匆匆吃过晚饭后,卢惜言再次告辞,即使不去学校,她也得回家。
镇医院离龙缘佳苑将近四公里,地方又有点偏,护花使者的任务自然落在了景乐的头上。
“俞欣不认识你,对吧?”卢惜言从背后探头问道。
“谢谢你(没有戳穿我)。”景乐由衷地说道。
如果景乐没有下午大杀四方那一遭,卢惜言可能还会和他开个玩笑,比如怎么谢我之类;但这时她对景乐有种莫名的恐惧,无论如何也不敢调侃什么了。
两人都沉默了下来,一直到了龙缘佳苑的大门外,卢惜言才开口道:“我到了。

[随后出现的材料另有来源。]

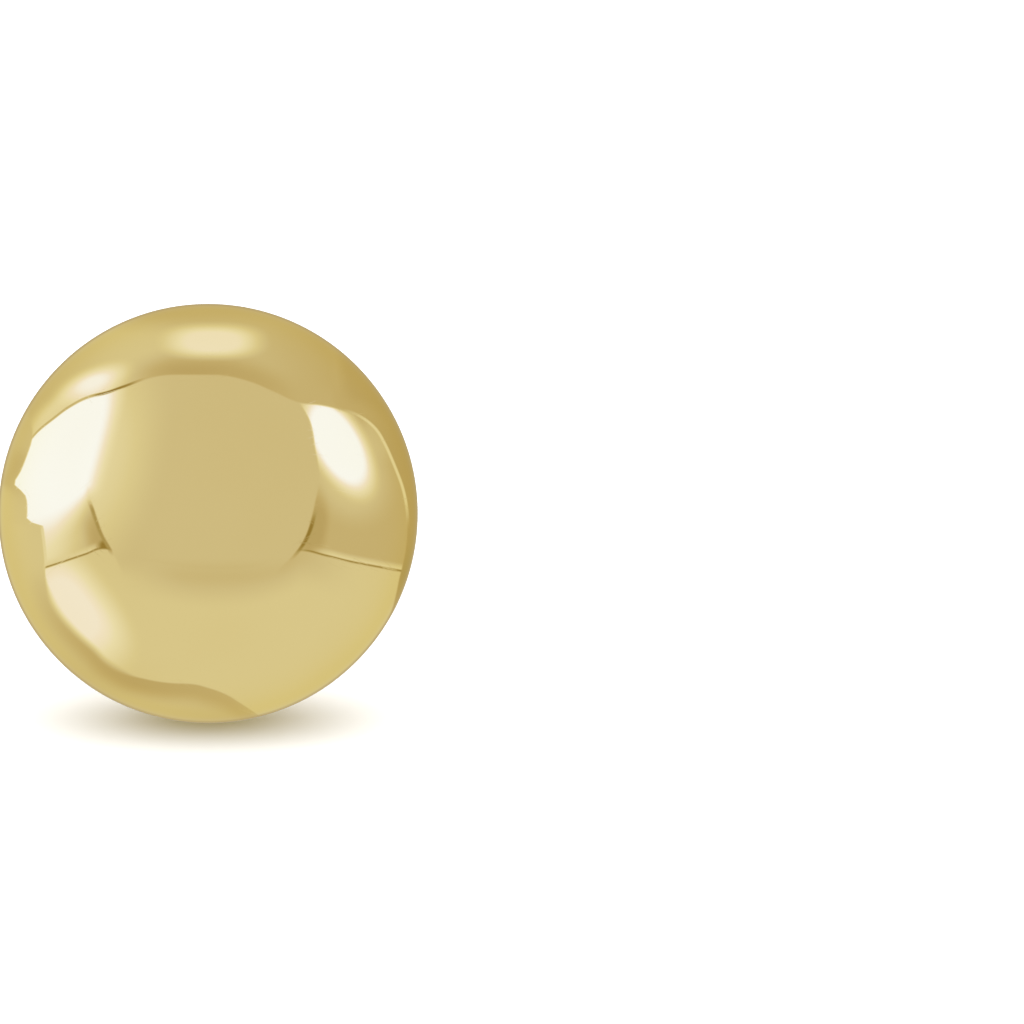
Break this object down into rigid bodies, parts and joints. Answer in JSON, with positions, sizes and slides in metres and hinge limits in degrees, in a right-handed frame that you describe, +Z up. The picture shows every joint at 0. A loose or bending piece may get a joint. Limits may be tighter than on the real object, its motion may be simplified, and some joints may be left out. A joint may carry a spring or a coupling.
{
  "type": "ball stud earring",
  "caption": "Hollow polished gold ball on a straight notched post, worn through a pierced ear lobe and held by a butterfly friction back.",
  "frame": {"origin": "on the table under the middle of the stud's box, as it lies on its ball and its friction back", "axes": "+Z up; the ball faces -Y and the post runs towards +Y, sloping down by 10 degrees"},
  "size_m": [0.008, 0.0184, 0.008],
  "materials": {
    "polished_gold": "polished",
    "stamped_gold": "polished"
  },
  "bodies": {
    "root": {"ball_and_post": "polished_gold", "friction_back": "stamped_gold"}
  },
  "joints": []
}
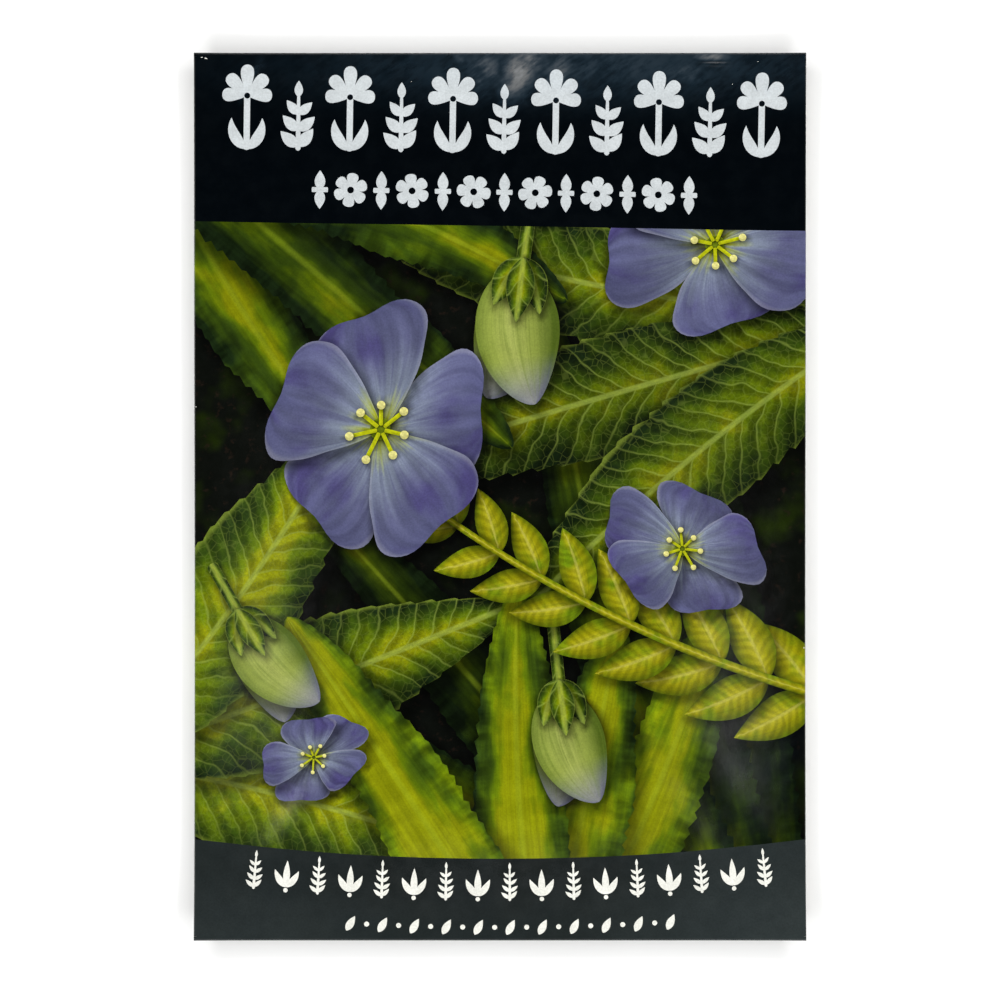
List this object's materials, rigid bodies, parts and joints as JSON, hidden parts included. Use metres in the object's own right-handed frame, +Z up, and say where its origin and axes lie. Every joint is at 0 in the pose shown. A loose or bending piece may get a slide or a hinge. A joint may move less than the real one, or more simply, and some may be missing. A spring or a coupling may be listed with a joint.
{
  "type": "seed packet",
  "caption": "Sealed flat packet folded from one sheet of glossy printed paper, glued at its side, foot and head, that holds loose bean seeds for sowing.",
  "frame": {"origin": "on the table, under the middle of the packet's outline", "axes": "+Z up, out of the printed front; +Y towards the packet's head; +X to the reader's right"},
  "size_m": [0.0824, 0.1196, 0.0076],
  "materials": {
    "printed_paper": "gloss",
    "dry_glue": "satin",
    "seed_coat": "satin"
  },
  "bodies": {
    "root": {"paper_sheet": "printed_paper", "side_seam_glue": "dry_glue", "bottom_flap_glue": "dry_glue", "top_flap_glue": "dry_glue", "seed_01": "seed_coat", "seed_02": "seed_coat", "seed_03": "seed_coat", "seed_04": "seed_coat", "seed_05": "seed_coat", "seed_06": "seed_coat", "seed_07": "seed_coat", "seed_08": "seed_coat", "seed_09": "seed_coat", "seed_10": "seed_coat", "seed_11": "seed_coat", "seed_12": "seed_coat"}
  },
  "joints": []
}
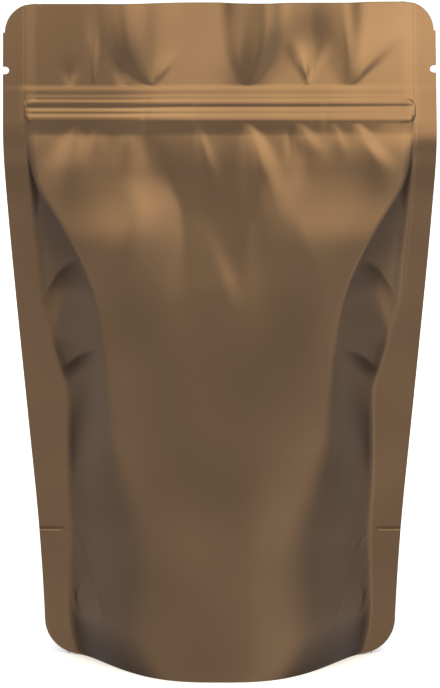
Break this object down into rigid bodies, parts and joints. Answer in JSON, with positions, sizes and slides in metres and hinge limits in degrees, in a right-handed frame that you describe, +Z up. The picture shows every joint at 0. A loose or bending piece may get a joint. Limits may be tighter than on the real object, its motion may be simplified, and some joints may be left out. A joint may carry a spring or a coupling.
{
  "type": "stand-up pouch",
  "caption": "Filled stand-up pouch of matt bronze metallised film, with welded side seals, a press-to-close zip, tear notches and a bottom gusset.",
  "frame": {"origin": "on the floor, under the middle of the foot", "axes": "+Z up towards the mouth, -Y out of the front panel, X along the width"},
  "size_m": [0.14, 0.0632, 0.216],
  "materials": {
    "film": "satin bronze metallised film laminate with a matt lacquer"
  },
  "bodies": {
    "root": {"pouch": "film"}
  },
  "joints": []
}
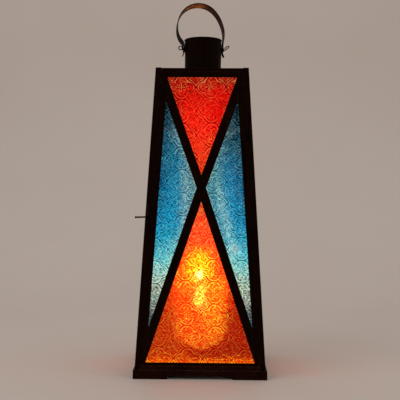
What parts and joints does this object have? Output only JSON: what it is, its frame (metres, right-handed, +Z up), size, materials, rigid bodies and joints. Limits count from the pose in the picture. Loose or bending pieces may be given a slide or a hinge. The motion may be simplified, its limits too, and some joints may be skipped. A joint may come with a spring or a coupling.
{
  "type": "metal candle lantern",
  "caption": "Tall tapered square metal lantern with coloured pressed-glass panes, crossed bars, a hinged door, a chimney, a strap handle and a pillar candle.",
  "frame": {"origin": "centre of the underside, on the plane the feet stand on", "axes": "+Z up; -Y out of the door; +X to the right of someone facing the door, where its hinges are"},
  "size_m": [0.17, 0.17, 0.4975],
  "materials": {
    "black_sheet": "satin black paint on folded sheet steel, slightly brown and rubbed at the edges",
    "dark_hardware": "thin black paint on steel wire, rivets and hinges, worn to grey-brown",
    "red_glass": "transparent red pressed glass with a raised medallion pattern",
    "orange_glass": "transparent orange pressed glass with a raised medallion pattern",
    "blue_glass": "transparent blue pressed glass with a raised medallion pattern",
    "wax": "smooth ivory candle wax, slightly translucent",
    "wick": "charred braided cotton"
  },
  "bodies": {
    "body": {"base_plinth": "black_sheet", "base_rivets": "dark_hardware", "bottom_frame": "black_sheet", "corner_post_front_left": "black_sheet", "corner_post_front_right": "black_sheet", "corner_post_back_right": "black_sheet", "corner_post_back_left": "black_sheet", "roof_plate": "black_sheet", "chimney_tube": "black_sheet", "chimney_flange": "black_sheet", "chimney_flange_rivets": "dark_hardware", "chimney_vent_disc": "black_sheet", "handle_split_pin_left": "dark_hardware", "handle_split_pin_right": "dark_hardware", "handle_washers": "dark_hardware", "right_panel_frame": "black_sheet", "right_cross_bars": "black_sheet", "right_glass_red": "red_glass", "right_glass_orange": "orange_glass", "right_glass_blue_a": "blue_glass", "right_glass_blue_b": "blue_glass", "right_glass_clips": "dark_hardware", "back_panel_frame": "black_sheet", "back_cross_bars": "black_sheet", "back_glass_red": "red_glass", "back_glass_orange": "orange_glass", "back_glass_blue_a": "blue_glass", "back_glass_blue_b": "blue_glass", "back_glass_clips": "dark_hardware", "left_panel_frame": "black_sheet", "left_cross_bars": "black_sheet", "left_glass_red": "red_glass", "left_glass_orange": "orange_glass", "left_glass_blue_a": "blue_glass", "left_glass_blue_b": "blue_glass", "left_glass_clips": "dark_hardware", "door_stop_strip": "black_sheet", "hinge_post_leaf_upper": "dark_hardware", "hinge_post_leaf_lower": "dark_hardware", "hinge_pin_upper": "dark_hardware", "hinge_pin_lower": "dark_hardware", "latch_barrel": "dark_hardware", "candle_cup": "dark_hardware"},
    "door": {"door_frame": "black_sheet", "door_cross_bar_long": "black_sheet", "door_cross_bar_halves": "black_sheet", "door_glass_red": "red_glass", "door_glass_orange": "orange_glass", "door_glass_blue_left": "blue_glass", "door_glass_blue_right": "blue_glass", "door_glass_clips": "dark_hardware", "hinge_door_leaf_upper": "dark_hardware", "hinge_door_leaf_lower": "dark_hardware", "hinge_rivets": "dark_hardware"},
    "latch": {"latch_wire": "dark_hardware"},
    "handle": {"handle_strap": "black_sheet"},
    "candle": {"candle": "wax", "candle_wick": "wick"}
  },
  "joints": [
    {"name": "door_hinge", "type": "hinge", "parent": "body", "child": "door", "pos_m": [0.06887, -0.07396, 0.19711], "axis": [-0.0587, 0.0587, 0.9965], "range_deg": [0, 110]},
    {"name": "latch_turn", "type": "hinge", "parent": "body", "child": "latch", "pos_m": [-0.06759, -0.07289, 0.21361], "axis": [0.0587, 0.0587, 0.9965], "range_deg": [0, 178]},
    {"name": "handle_swing", "type": "hinge", "parent": "body", "child": "handle", "pos_m": [0, 0, 0.432], "axis": [0.9877, 0.1564, 0], "range_deg": [-99, 120]},
    {"name": "candle_lift", "type": "slide", "parent": "body", "child": "candle", "axis": [0, 0, 1], "range_m": [0, 0.03]}
  ]
}
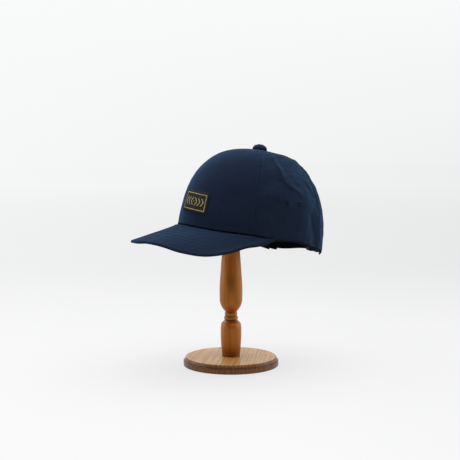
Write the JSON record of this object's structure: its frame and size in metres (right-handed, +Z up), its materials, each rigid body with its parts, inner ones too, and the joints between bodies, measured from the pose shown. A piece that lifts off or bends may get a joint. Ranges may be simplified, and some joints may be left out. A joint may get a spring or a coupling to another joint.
{
  "type": "baseball cap on a wooden stand",
  "caption": "Baseball cap with a bowed visor, woven front label and strapped back arch, resting on a turned wooden display stand.",
  "frame": {"origin": "centre of the flat underside of the stand's base", "axes": "+Z up along the stand's post, -Y the way the visor points, +X the wearer's left"},
  "size_m": [0.169, 0.2682, 0.276],
  "materials": {
    "cloth": "navy cotton twill",
    "lining": "near-black cotton tape",
    "thread": "navy buttonhole stitching",
    "label": "woven label, dark ground",
    "slider": "dark metal",
    "base_wood": "satin varnish",
    "post_wood": "satin varnish"
  },
  "bodies": {
    "root": {"crown_front_panel": "cloth", "crown_side_panel_left": "cloth", "crown_side_panel_right": "cloth", "crown_back_panel_left": "cloth", "crown_back_panel_right": "cloth", "visor": "cloth", "top_button": "cloth", "back_strap": "cloth", "sweatband": "lining", "front_label": "label", "eyelet_left_front": "thread", "eyelet_left_rear": "thread", "eyelet_right_front": "thread", "eyelet_right_rear": "thread", "strap_slider": "slider", "stand_base": "base_wood", "stand_post": "post_wood", "stand_head": "post_wood"}
  },
  "joints": []
}
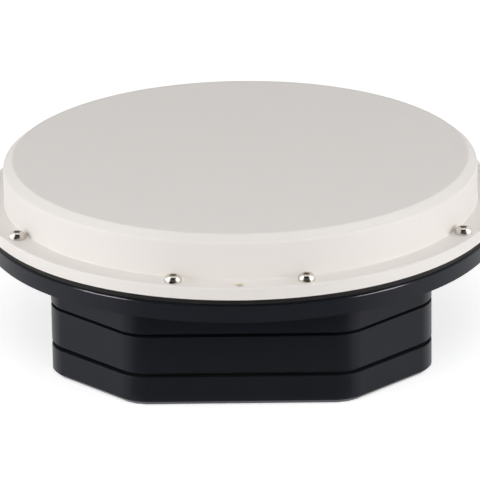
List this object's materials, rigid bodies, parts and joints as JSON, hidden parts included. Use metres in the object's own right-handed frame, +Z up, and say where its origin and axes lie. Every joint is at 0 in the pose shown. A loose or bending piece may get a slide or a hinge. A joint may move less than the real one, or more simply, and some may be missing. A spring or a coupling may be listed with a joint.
{
  "type": "radar dome antenna",
  "caption": "Flat round radar antenna: white bevelled radome on a black gasket and disc, over an octagonal housing of stacked layers with recessed seals and rear sockets",
  "frame": {"origin": "centre of the underside", "axes": "+Z up through the radome, the index hole and front face towards -Y, the sockets towards +Y"},
  "size_m": [0.365, 0.365, 0.1361],
  "materials": {
    "radome_plastic": "matte",
    "stainless": "polished",
    "seal_rubber": "matte",
    "black_anodised": "satin",
    "bare_aluminium": "satin",
    "circuit_laminate": "gloss",
    "copper": "satin",
    "chip_resin": "matte",
    "nickel_brass": "satin",
    "gold_contact": "polished",
    "cable_jacket": "matte"
  },
  "bodies": {
    "root": {"antenna_carrier": "bare_aluminium", "base_disc": "black_anodised", "board_headers": "chip_resin", "board_screws": "stainless", "board_spacers": "bare_aluminium", "bottom_cover": "black_anodised", "carrier_screws": "stainless", "carrier_spacers": "bare_aluminium", "data_socket_insulator": "chip_resin", "data_socket_shell": "nickel_brass", "earth_stud": "stainless", "feed_pins": "gold_contact", "housing_bolts": "stainless", "lower_seal": "seal_rubber", "middle_frame": "black_anodised", "mount_inserts": "stainless", "power_board": "circuit_laminate", "power_capacitors": "chip_resin", "power_modules": "chip_resin", "power_socket_insulator": "chip_resin", "power_socket_shell": "nickel_brass", "processor_board": "circuit_laminate", "processor_chips": "chip_resin", "processor_heatsink": "bare_aluminium", "radio_board": "circuit_laminate", "radio_chips": "chip_resin", "radio_shield": "bare_aluminium", "radome": "radome_plastic", "radome_gasket": "seal_rubber", "radome_screws": "stainless", "receive_board": "circuit_laminate", "receive_patches": "copper", "ribbon_cables": "cable_jacket", "socket_leads": "cable_jacket", "socket_nuts": "nickel_brass", "socket_seals": "seal_rubber", "transmit_board": "circuit_laminate", "transmit_patches": "copper", "upper_frame": "black_anodised", "upper_seal": "seal_rubber", "vent_plug": "chip_resin"}
  },
  "joints": []
}
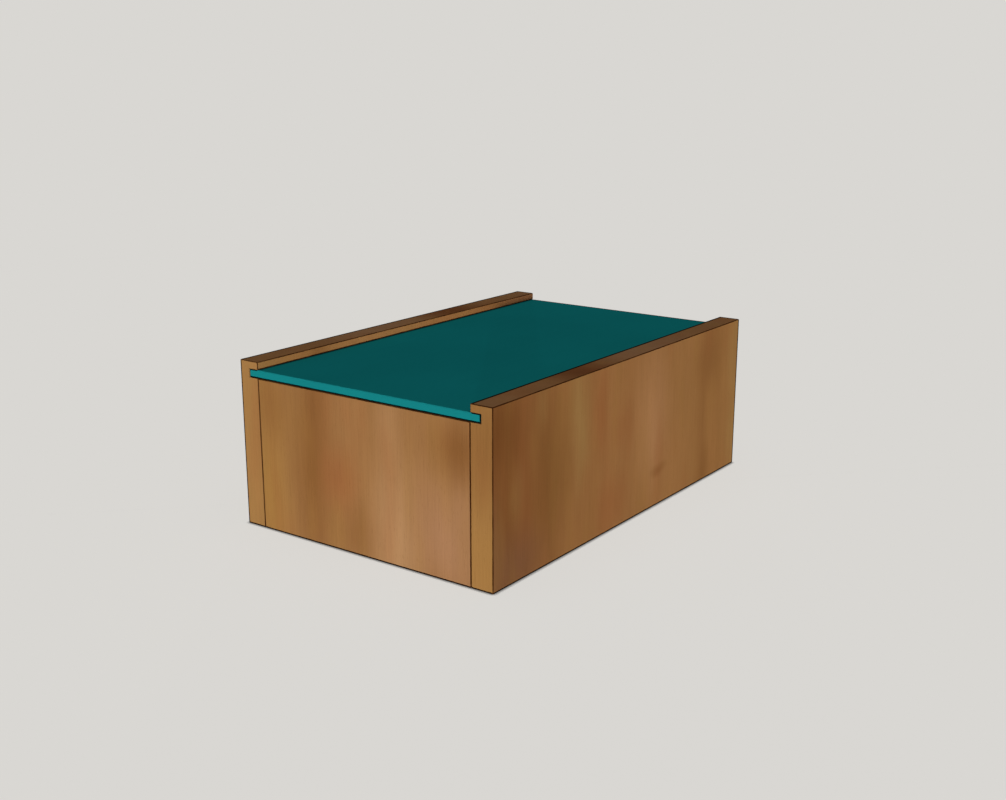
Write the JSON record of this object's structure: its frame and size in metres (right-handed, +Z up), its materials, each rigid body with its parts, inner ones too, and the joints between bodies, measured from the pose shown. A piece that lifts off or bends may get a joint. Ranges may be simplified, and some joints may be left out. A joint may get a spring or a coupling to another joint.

”
景乐看着小区里昏黄的灯光,一言不发地将摩托车骑了进去,卢惜言无奈,只好告诉了他楼号。
“你对谁都这么好?”下了摩托车,卢惜言突然莫名其妙地问了一句。
“什么?”景乐有些不明白。
“没什么。我走了。”卢惜言对他一挥手,转身进了楼道。
景乐返回镇医院时,得知俞父已经返回了。他没有上病房,以免打扰到俞欣及俞母休息,目睹了两次冲突,估计她俩也非常疲惫了。
一直到了深夜,想像中的第三拨人也没有到来,景乐不打算再等下去了。
杜家湾在龙口镇以东约六公里处,一辆摩托车在村外不远处停了下来,车手翻身而下,在下一瞬间,摩托车竟诡异消失了。
车手正是景乐,他瞅着村里一幢幢造型新颖、排列整齐的房屋,以及村外停放杂乱的一辆辆渣土车,心中冷笑了一声。
他已经得知撞了俞欣的是一辆渣土车,这些早已过了报废年限的车辆根本没有牌照,平时在路上抛洒土料灰尘不说,还肆无忌惮地横冲直撞,所过之处人人避之唯恐不及。
很多人一朝得意便不可一世了,那就给你们一点小教训吧!即使不能让你们回到解放前,也得让你们肉痛一番。
景乐不知道哪些车为白天搞事的人所有,那就来一次无差别打击吧,反正针对的只是车。何况,这些车平时不顾他人安危的行径就是原罪。
“汪!汪!…”
景乐飞身跃上一辆渣土车的驾驶室顶端,可惜既没有长长的披风彰显他的英姿,也没有月光投下他修长的身影,反倒是几只拴在附近车旁的大狗对着他狂吠不已。
景乐此时可谓是恨屋及乌,对这些狗根本没有客气,翻手取出了马刀,从车顶一跃而下,只见残影掠过,乌光连闪,几只大狗已是身首异处。面板微微一震,五十点经验到手。
村口听到动静的人家此时已经亮起了灯,准备看个究竟。随着犬吠声停止,灯光又熄灭了。
这正合景乐的心意,这样他就有了充足的时间。锻造术连连释放之下,所有渣土车的发动机、变速箱顿时焊死,变成了一个个只能看、不能转的模型。
虽然不是来做贼的,空走一遭也不是景乐的风格。看着一辆辆已经无法开动的渣土车,里面的油放着是不是太可惜了?浪费可不是好习惯,景乐决定贯彻一下勤俭节约的精神。
没有容器不要紧,锻造术再次施展,一辆渣土车的所有钢铁部分顿时脱离出来,在一旁堆成了一大堆。
几分钟后,两个容积约十立方的薄壁长方体箱形罐新鲜出炉。之所以做两个,另一个是为了装入淡水以备不时之需。
景乐还特意将那辆车的减震弹簧钢板留了下来,这可有大用。
接着施展提炼术将所有车中燃油装入了一个箱罐内。景乐本来以为自己暂时用不上,却发现这批老旧的卡车竟然用的是汽油。
看着躺在血泊中的几只大狗,景乐本想分解了兑换经验,但又改变了主意,因为他想起了《圆月弯刀》中的一个片段。
景乐趁着夜色在村中溜达一圈之后,凡是白天来医院闹事的人,家中的鸡、狗全部身首异处;家中无鸡无狗的,也遭到了狗血涂墙。
这代表什么寓意,只要当事者没有傻到家,一定会想明白。
忙完之后,景乐看着“538/800”的经验值,苦笑了一声,几个纵跃消失在茫茫夜色中。